--- begin ---
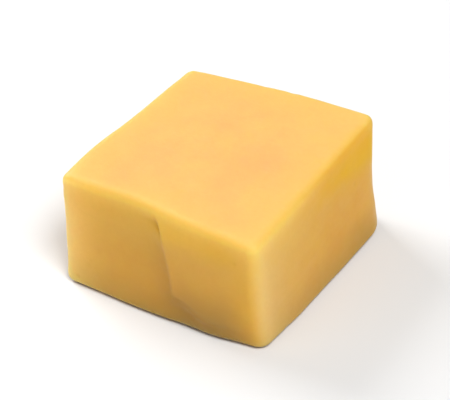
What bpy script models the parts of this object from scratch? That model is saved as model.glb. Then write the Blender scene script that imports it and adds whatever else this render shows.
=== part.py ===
"""A hand-cut cube of fudge, modelled as one closed solid in metres, +Z up.

The block lies on its flat base with the origin at the middle of its footprint. X runs along the
front, which faces -Y. The slab's own surface is the top, and the four sides are knife cuts, so
they lean, bow and taper. Part of the front stands a little proud of the rest: the cut slopes up
to it and ends in a curved crease, which turns off to the right above the foot.

The solid starts as a cube primitive, cut into a grid and rounded along its edges. Each of its
sides is then moved in or out by a short function of where a point lies on it. Those functions
take fractions of the block: u from left to right, v from front to back and t from base to top.
"""

import bisect
import math
from typing import NamedTuple

import bmesh
import bpy
from mathutils import Vector

MM = 0.001


class Ramp(NamedTuple):
    """A smooth rise from 0 at the start to 1 at the end."""

    start: float
    end: float

    def at(self, value):
        share = min(max((value - self.start) / (self.end - self.start), 0.0), 1.0)
        return share * share * (3.0 - 2.0 * share)


class Bell(NamedTuple):
    """A smooth swelling, by its height, the place of its middle, and its spread to either side."""

    height: float
    middle: float
    spread: float

    def at(self, value):
        return self.height * math.exp(-(((value - self.middle) / self.spread) ** 2))


class Corners(NamedTuple):
    """How far a side's four corners stand out: at its foot and its top, from its start to its end."""

    foot_start: float
    foot_end: float
    top_start: float
    top_end: float

    def at(self, along, t):
        foot = mix(self.foot_start, self.foot_end, along)
        top = mix(self.top_start, self.top_end, along)
        return mix(foot, top, t)


# The block between its mean sides.
WIDTH = 22.0 * MM
DEPTH = 21.5 * MM
HEIGHT = 11.45 * MM

# Edge rounding. A radius in plan rounds the upright edges, and with one in height it also
# rounds the level ones: softest up the uprights, sharper where the knife came in and went out.
PLAN_RADIUS_TOP = 0.9 * MM
PLAN_RADIUS_WAIST = 1.3 * MM
PLAN_RADIUS_BASE = 1.1 * MM
PLAN_RADIUS_TRIMMED = 3.3 * MM
HEIGHT_RADIUS_TOP = 0.7 * MM
HEIGHT_RADIUS_BASE = 0.6 * MM

# The back right corner is trimmed off towards its foot. Places here are the unit cube's.
ABOVE_WAIST = Ramp(0.0, 1.0)
NEAR_BASE = Ramp(-0.4, -1.0)
NEAR_CORNER = Ramp(0.2, 1.0)
BELOW_TOP = Ramp(1.1, -0.3)

# The left side swings in towards the back, and bellies out above its foot near the front.
LEFT_CORNERS = Corners(0.35 * MM, -0.2 * MM, 0.25 * MM, -0.2 * MM)
LEFT_BELLY = Bell(0.4 * MM, 0.27, 0.16)

# The right side stands on a straight foot, its top leans in, and its front end is blunt.
RIGHT_CORNERS = Corners(0.3 * MM, 0.3 * MM, -0.45 * MM, -1.5 * MM)
RIGHT_BLUNT = 0.3 * MM
RIGHT_BLUNT_ALONG = Ramp(0.3, 0.0)
RIGHT_BLUNT_UP = Ramp(0.75, 0.25)

# The front leans back, is hollow at its upper left, and is undercut and turns away on its right.
FRONT_CORNERS = Corners(1.2 * MM, 1.45 * MM, -0.35 * MM, 0.0 * MM)
FRONT_HOLLOW = Bell(0.55 * MM, 0.38, 0.24)
FRONT_HOLLOW_UP = Ramp(0.1, 0.9)
FRONT_UNDERCUT = 0.2 * MM
FRONT_UNDERCUT_ALONG = Ramp(0.5, 0.66)
FRONT_UNDERCUT_UP = Ramp(0.24, 0.0)
FRONT_END = 0.75 * MM
FRONT_END_ALONG = Ramp(0.7, 1.0)
FRONT_END_UP = Ramp(0.8, 0.0)

# The back is cut askew, so the block is deeper on its right, most of all at the top.
BACK_CORNERS = Corners(-0.6 * MM, -0.2 * MM, -0.75 * MM, 0.6 * MM)
BACK_SWELL = Bell(0.5 * MM, 0.6, 0.4)

# The top is faintly crowned, and it sinks a little towards the back left.
TOP_CROWN = 0.16 * MM
TOP_CROWN_SHARE = Bell(1.0, 0.5, 0.45)
TOP_SINK = 0.12 * MM

# The crease: where its foot and its top end lie, and how it bends to the left further up, how high
# its lip stands and how far out the slope up to it starts, and where the proud part fades out.
CREASE_FOOT_U = 0.593
CREASE_FOOT_T = 0.2
CREASE_TOP_T = 0.82
CREASE_BEND = 0.19
STEP_HEIGHT = 0.5 * MM
STEP_APPROACH = 1.0 * MM
STEP_FADE_ALONG = Ramp(0.95, 0.55)
STEP_FADE_UP = Ramp(0.95, 0.78)

# The proud part's lower rim, which turns off from the crease's foot and sinks to the right.
RIM_T = 0.13
RIM_RISE = 0.13
RIM_RISE_ALONG = Ramp(0.78, 0.6)
RIM_SOFTNESS = Ramp(-0.07, 0.07)

# The grid: cells along each rounded zone, then along the flat between two of them.
ROUND_ZONE = 0.14
ROUND_CELLS = 4
FLAT_CELLS_X = 22
FLAT_CELLS_Y = 16
FLAT_CELLS_Z = 14

# The grid lines that follow the crease, as shares of its approach, and their slide's margin.
CREASE_LINES = (-2.2, -1.2, -0.6, -0.2, 0.0, 0.3, 0.9)
FOLLOW_MARGIN = 0.08

FUDGE_COLOR = (0.80, 0.46, 0.13, 1.0)
FUDGE_ROUGHNESS = 0.5


def mix(low, high, share):
    """The value a share of the way from low to high."""
    return low + (high - low) * share


def crease_u(t):
    """Where the crease crosses the front at height t."""
    up = min(max(t, CREASE_FOOT_T), CREASE_TOP_T) - CREASE_FOOT_T
    return CREASE_FOOT_U - CREASE_BEND * up**2


def crease_step(u, t):
    """How far the front stands proud: a slope rises to the crease's lip and stays up past it."""
    past_crease = (u - crease_u(t)) * WIDTH
    rise = math.exp(min(past_crease, 0.0) / STEP_APPROACH)
    rim_t = RIM_T + RIM_RISE * RIM_RISE_ALONG.at(u)
    above_rim = RIM_SOFTNESS.at(t - rim_t)
    return STEP_HEIGHT * rise * above_rim * STEP_FADE_ALONG.at(u) * STEP_FADE_UP.at(t)


def left_offset(v, t):
    """How far the left side is moved out."""
    return LEFT_CORNERS.at(v, t) + LEFT_BELLY.at(v) * t


def right_offset(v, t):
    """How far the right side is moved out."""
    blunt = RIGHT_BLUNT * RIGHT_BLUNT_ALONG.at(v) * RIGHT_BLUNT_UP.at(t)
    return RIGHT_CORNERS.at(v, t) - blunt


def front_offset(u, t):
    """How far the front is moved out."""
    hollow = FRONT_HOLLOW.at(u) * FRONT_HOLLOW_UP.at(t)
    undercut = FRONT_UNDERCUT * FRONT_UNDERCUT_ALONG.at(u) * FRONT_UNDERCUT_UP.at(t)
    end = FRONT_END * FRONT_END_ALONG.at(u) * FRONT_END_UP.at(t)
    return FRONT_CORNERS.at(u, t) + crease_step(u, t) - hollow - undercut - end


def back_offset(u, t):
    """How far the back is moved out."""
    return BACK_CORNERS.at(u, t) + BACK_SWELL.at(u) * t


def top_offset(u, v):
    """How far the top is moved up."""
    crown = TOP_CROWN * TOP_CROWN_SHARE.at(u) * TOP_CROWN_SHARE.at(v)
    return crown - TOP_SINK * (1.0 - u) * v


def edge_radii(place):
    """The rounding radii in plan and in height, larger in plan at the trimmed lower corner."""
    x, y, z = place
    if z > 0.0:
        plan = mix(PLAN_RADIUS_WAIST, PLAN_RADIUS_TOP, ABOVE_WAIST.at(z))
        height = HEIGHT_RADIUS_TOP
    else:
        plan = mix(PLAN_RADIUS_WAIST, PLAN_RADIUS_BASE, NEAR_BASE.at(z))
        height = HEIGHT_RADIUS_BASE
    trim = NEAR_CORNER.at(x) * NEAR_CORNER.at(y) * BELOW_TOP.at(z)
    plan = mix(plan, PLAN_RADIUS_TRIMMED, trim)
    return plan, plan, height


def rounded(place):
    """Moves a point of the unit cube's surface to the rounded block, before its sides are shaped."""
    flat_end = 1.0 - ROUND_ZONE
    core = Vector()
    outward = Vector()
    radii = edge_radii(place)
    for axis, size in enumerate((WIDTH, DEPTH, HEIGHT)):
        share = abs(place[axis])
        past_flat = max(share - flat_end, 0.0) / ROUND_ZONE
        core[axis] = math.copysign(min(share / flat_end, 1.0) * (size / 2.0 - radii[axis]), place[axis])
        outward[axis] = math.copysign(math.tan(past_flat * math.pi / 4.0), place[axis])
    outward.normalize()
    return core + outward * Vector(radii)


def fractions(point):
    """Where a point of the rounded block lies, as fractions of its width, depth and height."""
    return point.x / WIDTH + 0.5, point.y / DEPTH + 0.5, point.z / HEIGHT + 0.5


def following_crease(point):
    """Slides a point of the front along X, so that the grid line at the crease's foot runs up it."""
    u, v, t = fractions(point)
    end = FOLLOW_MARGIN if u < CREASE_FOOT_U else 1.0 - FOLLOW_MARGIN
    slide = (crease_u(t) - CREASE_FOOT_U) * Ramp(end, CREASE_FOOT_U).at(u) * (1.0 - v)
    return point + Vector((slide * WIDTH, 0.0, 0.0))


def shaped(point):
    """Moves each side of the rounded block in or out, and stands it on its base."""
    u, v, t = fractions(point)
    return Vector(
        (
            point.x + mix(-left_offset(v, t), right_offset(v, t), u),
            point.y + mix(-front_offset(u, t), back_offset(u, t), v),
            t * (HEIGHT + top_offset(u, v)),
        )
    )


def grid_lines(flat_cells):
    """Where the grid cuts the unit cube along one axis."""
    flat_end = 1.0 - ROUND_ZONE
    lines = [mix(-flat_end, flat_end, cell / flat_cells) for cell in range(flat_cells + 1)]
    for cell in range(1, ROUND_CELLS):
        line = flat_end + ROUND_ZONE * cell / ROUND_CELLS
        lines += [-line, line]
    return sorted(lines)


def unit_place(u):
    """The unit cube's coordinate of a fraction of the width that lies between the rounded ends."""
    flat_start = PLAN_RADIUS_WAIST / WIDTH
    return mix(-1.0, 1.0, (u - flat_start) / (1.0 - 2.0 * flat_start)) * (1.0 - ROUND_ZONE)


def cut_grid(mesh, axis, lines):
    """Cuts the cube's faces by a plane across an axis at each line."""
    for line in lines:
        point = Vector()
        normal = Vector()
        point[axis] = line
        normal[axis] = 1.0
        geometry = [*mesh.verts, *mesh.edges, *mesh.faces]
        bmesh.ops.bisect_plane(mesh, geom=geometry, plane_co=point, plane_no=normal)


def crease_lines():
    """Grid lines along the slope that leads up to the crease's lip, at the lip, and past it."""
    return [unit_place(CREASE_FOOT_U + line * STEP_APPROACH / WIDTH) for line in CREASE_LINES]


def lines_along_width():
    """The even lines, without those that crowd the crease, and the crease's own lines."""
    crease = crease_lines()
    gap = ROUND_ZONE / ROUND_CELLS
    even = [x for x in grid_lines(FLAT_CELLS_X) if x < crease[0] - gap or x > crease[-1] + gap]
    for line in crease:
        bisect.insort(even, line)
    return even


def centre_on_base(mesh):
    """Puts the origin at the middle of the footprint."""
    for axis in (0, 1):
        values = [vertex.co[axis] for vertex in mesh.verts]
        middle = (min(values) + max(values)) / 2.0
        for vertex in mesh.verts:
            vertex.co[axis] -= middle


def fudge_material():
    """Pale caramel, soft and slightly waxy."""
    material = bpy.data.materials.new("fudge")
    material.use_nodes = True
    shader = material.node_tree.nodes["Principled BSDF"]
    shader.inputs["Base Color"].default_value = FUDGE_COLOR
    shader.inputs["Roughness"].default_value = FUDGE_ROUGHNESS
    shader.inputs["Metallic"].default_value = 0.0
    return material


def fudge_block():
    """The block's mesh."""
    mesh = bmesh.new()
    bmesh.ops.create_cube(mesh, size=2.0)
    cut_grid(mesh, 0, lines_along_width())
    cut_grid(mesh, 1, grid_lines(FLAT_CELLS_Y))
    cut_grid(mesh, 2, grid_lines(FLAT_CELLS_Z))
    for vertex in mesh.verts:
        vertex.co = shaped(following_crease(rounded(vertex.co)))
    centre_on_base(mesh)
    bmesh.ops.recalc_face_normals(mesh, faces=mesh.faces)
    block = bpy.data.meshes.new("fudge_cube")
    mesh.to_mesh(block)
    mesh.free()
    return block


def clear_scene():
    """Removes whatever the scene holds."""
    for item in list(bpy.data.objects):
        bpy.data.objects.remove(item, do_unlink=True)


def main():
    clear_scene()
    collection = bpy.data.collections.new("fudge_cube")
    bpy.context.scene.collection.children.link(collection)
    cube = bpy.data.objects.new("fudge_cube", fudge_block())
    cube.data.materials.append(fudge_material())
    cube.data.shade_smooth()
    collection.objects.link(cube)


main()
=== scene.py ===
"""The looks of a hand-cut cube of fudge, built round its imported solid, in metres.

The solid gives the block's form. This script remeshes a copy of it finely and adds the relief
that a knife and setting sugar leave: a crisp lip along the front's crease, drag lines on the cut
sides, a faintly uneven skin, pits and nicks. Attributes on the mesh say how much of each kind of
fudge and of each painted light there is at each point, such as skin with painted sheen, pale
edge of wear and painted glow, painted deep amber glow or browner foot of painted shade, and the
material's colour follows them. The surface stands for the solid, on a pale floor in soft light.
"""
import math

import bpy
import numpy as np
from mathutils import Matrix, Vector, noise


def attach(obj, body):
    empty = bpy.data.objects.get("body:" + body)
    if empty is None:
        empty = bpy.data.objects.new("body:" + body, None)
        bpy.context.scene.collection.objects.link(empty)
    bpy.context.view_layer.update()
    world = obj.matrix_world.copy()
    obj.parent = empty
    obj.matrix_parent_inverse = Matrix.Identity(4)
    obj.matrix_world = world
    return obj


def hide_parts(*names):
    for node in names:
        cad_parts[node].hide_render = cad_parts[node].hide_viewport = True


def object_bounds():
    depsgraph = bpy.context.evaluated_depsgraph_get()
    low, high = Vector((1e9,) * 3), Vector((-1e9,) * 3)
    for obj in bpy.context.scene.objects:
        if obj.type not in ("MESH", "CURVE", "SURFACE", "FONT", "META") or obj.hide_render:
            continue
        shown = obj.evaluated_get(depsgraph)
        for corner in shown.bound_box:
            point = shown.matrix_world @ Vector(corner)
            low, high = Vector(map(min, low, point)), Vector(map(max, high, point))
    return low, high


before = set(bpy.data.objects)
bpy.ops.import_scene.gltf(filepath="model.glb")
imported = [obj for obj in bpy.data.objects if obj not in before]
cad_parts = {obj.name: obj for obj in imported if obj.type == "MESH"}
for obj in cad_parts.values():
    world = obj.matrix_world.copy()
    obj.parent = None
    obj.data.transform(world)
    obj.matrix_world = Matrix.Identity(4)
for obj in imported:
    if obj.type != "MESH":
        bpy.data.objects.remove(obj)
cad_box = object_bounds()

MM = 0.001
NODE = "fudge_cube"
FRONT = (0.0, -1.0, 0.0)
RIGHT = (1.0, 0.0, 0.0)
BACK = (0.0, 1.0, 0.0)
LEFT = (-1.0, 0.0, 0.0)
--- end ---
* **SET TASK**
Work out how many lines of the data above contain the string "painted" and give the number alone.

* **EXPECTED OUTPUT**
2